[Task directions]
Quote the data below in full, please, without altering anything.

[Collected data]
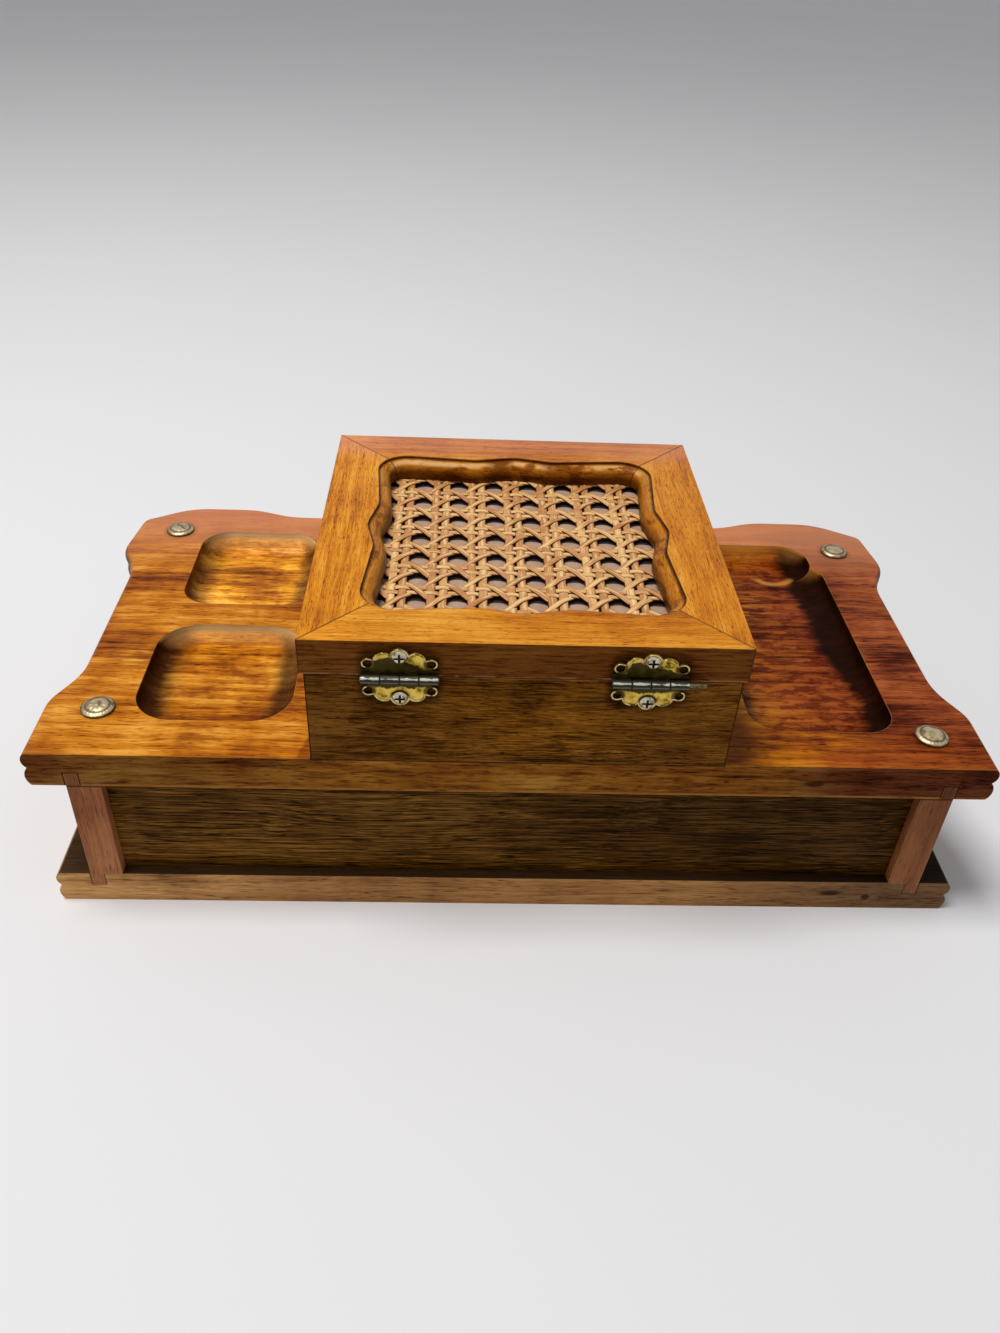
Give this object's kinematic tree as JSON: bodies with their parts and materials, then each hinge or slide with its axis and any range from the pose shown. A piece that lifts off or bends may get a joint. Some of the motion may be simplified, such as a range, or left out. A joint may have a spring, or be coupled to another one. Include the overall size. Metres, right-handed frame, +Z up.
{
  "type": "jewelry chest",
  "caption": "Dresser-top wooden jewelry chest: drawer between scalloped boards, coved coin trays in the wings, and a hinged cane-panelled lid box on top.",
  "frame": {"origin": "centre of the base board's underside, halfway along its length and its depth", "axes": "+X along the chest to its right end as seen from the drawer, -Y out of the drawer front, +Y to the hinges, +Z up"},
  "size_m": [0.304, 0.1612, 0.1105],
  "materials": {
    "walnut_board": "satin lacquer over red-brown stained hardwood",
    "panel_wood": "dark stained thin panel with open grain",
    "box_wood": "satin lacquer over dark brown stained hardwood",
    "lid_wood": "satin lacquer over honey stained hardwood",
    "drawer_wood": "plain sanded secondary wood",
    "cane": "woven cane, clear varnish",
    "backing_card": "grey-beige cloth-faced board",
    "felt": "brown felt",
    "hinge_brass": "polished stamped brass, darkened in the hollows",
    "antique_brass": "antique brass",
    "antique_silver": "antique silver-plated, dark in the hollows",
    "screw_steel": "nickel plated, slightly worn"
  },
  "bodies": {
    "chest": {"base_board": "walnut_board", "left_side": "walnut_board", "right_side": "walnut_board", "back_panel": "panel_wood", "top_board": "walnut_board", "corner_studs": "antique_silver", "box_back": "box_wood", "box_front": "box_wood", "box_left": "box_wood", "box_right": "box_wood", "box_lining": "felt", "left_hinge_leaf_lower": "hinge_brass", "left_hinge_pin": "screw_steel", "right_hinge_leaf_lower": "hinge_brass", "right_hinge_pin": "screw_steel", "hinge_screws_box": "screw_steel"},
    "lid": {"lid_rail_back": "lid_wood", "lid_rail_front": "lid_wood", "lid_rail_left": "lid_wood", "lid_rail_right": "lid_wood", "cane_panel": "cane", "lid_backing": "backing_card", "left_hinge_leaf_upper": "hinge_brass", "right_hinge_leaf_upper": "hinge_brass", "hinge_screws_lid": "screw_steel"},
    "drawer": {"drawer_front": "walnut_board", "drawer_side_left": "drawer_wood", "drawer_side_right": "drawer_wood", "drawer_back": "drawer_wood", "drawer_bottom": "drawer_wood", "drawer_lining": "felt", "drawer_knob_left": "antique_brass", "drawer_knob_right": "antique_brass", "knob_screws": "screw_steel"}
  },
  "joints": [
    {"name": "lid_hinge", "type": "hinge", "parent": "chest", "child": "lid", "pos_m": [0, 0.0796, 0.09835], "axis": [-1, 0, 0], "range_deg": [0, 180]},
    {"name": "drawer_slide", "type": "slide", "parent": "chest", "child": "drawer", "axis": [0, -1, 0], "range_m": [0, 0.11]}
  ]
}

[Answer to the task]
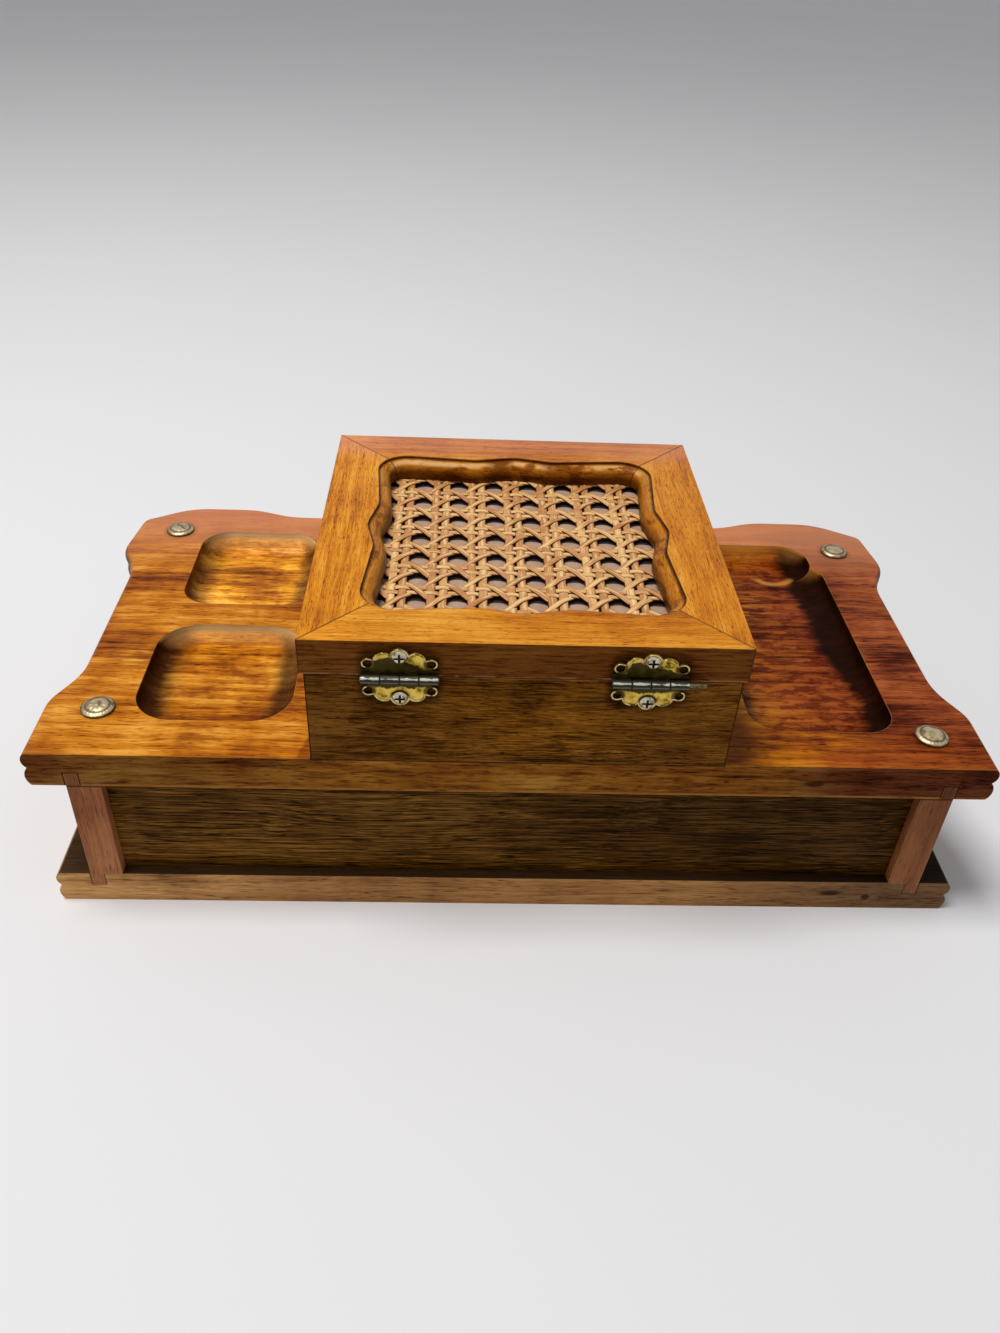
Give this object's kinematic tree as JSON: bodies with their parts and materials, then each hinge or slide with its axis and any range from the pose shown. A piece that lifts off or bends may get a joint. Some of the motion may be simplified, such as a range, or left out. A joint may have a spring, or be coupled to another one. Include the overall size. Metres, right-handed frame, +Z up.
{
  "type": "jewelry chest",
  "caption": "Dresser-top wooden jewelry chest: drawer between scalloped boards, coved coin trays in the wings, and a hinged cane-panelled lid box on top.",
  "frame": {"origin": "centre of the base board's underside, halfway along its length and its depth", "axes": "+X along the chest to its right end as seen from the drawer, -Y out of the drawer front, +Y to the hinges, +Z up"},
  "size_m": [0.304, 0.1612, 0.1105],
  "materials": {
    "walnut_board": "satin lacquer over red-brown stained hardwood",
    "panel_wood": "dark stained thin panel with open grain",
    "box_wood": "satin lacquer over dark brown stained hardwood",
    "lid_wood": "satin lacquer over honey stained hardwood",
    "drawer_wood": "plain sanded secondary wood",
    "cane": "woven cane, clear varnish",
    "backing_card": "grey-beige cloth-faced board",
    "felt": "brown felt",
    "hinge_brass": "polished stamped brass, darkened in the hollows",
    "antique_brass": "antique brass",
    "antique_silver": "antique silver-plated, dark in the hollows",
    "screw_steel": "nickel plated, slightly worn"
  },
  "bodies": {
    "chest": {"base_board": "walnut_board", "left_side": "walnut_board", "right_side": "walnut_board", "back_panel": "panel_wood", "top_board": "walnut_board", "corner_studs": "antique_silver", "box_back": "box_wood", "box_front": "box_wood", "box_left": "box_wood", "box_right": "box_wood", "box_lining": "felt", "left_hinge_leaf_lower": "hinge_brass", "left_hinge_pin": "screw_steel", "right_hinge_leaf_lower": "hinge_brass", "right_hinge_pin": "screw_steel", "hinge_screws_box": "screw_steel"},
    "lid": {"lid_rail_back": "lid_wood", "lid_rail_front": "lid_wood", "lid_rail_left": "lid_wood", "lid_rail_right": "lid_wood", "cane_panel": "cane", "lid_backing": "backing_card", "left_hinge_leaf_upper": "hinge_brass", "right_hinge_leaf_upper": "hinge_brass", "hinge_screws_lid": "screw_steel"},
    "drawer": {"drawer_front": "walnut_board", "drawer_side_left": "drawer_wood", "drawer_side_right": "drawer_wood", "drawer_back": "drawer_wood", "drawer_bottom": "drawer_wood", "drawer_lining": "felt", "drawer_knob_left": "antique_brass", "drawer_knob_right": "antique_brass", "knob_screws": "screw_steel"}
  },
  "joints": [
    {"name": "lid_hinge", "type": "hinge", "parent": "chest", "child": "lid", "pos_m": [0, 0.0796, 0.09835], "axis": [-1, 0, 0], "range_deg": [0, 180]},
    {"name": "drawer_slide", "type": "slide", "parent": "chest", "child": "drawer", "axis": [0, -1, 0], "range_m": [0, 0.11]}
  ]
}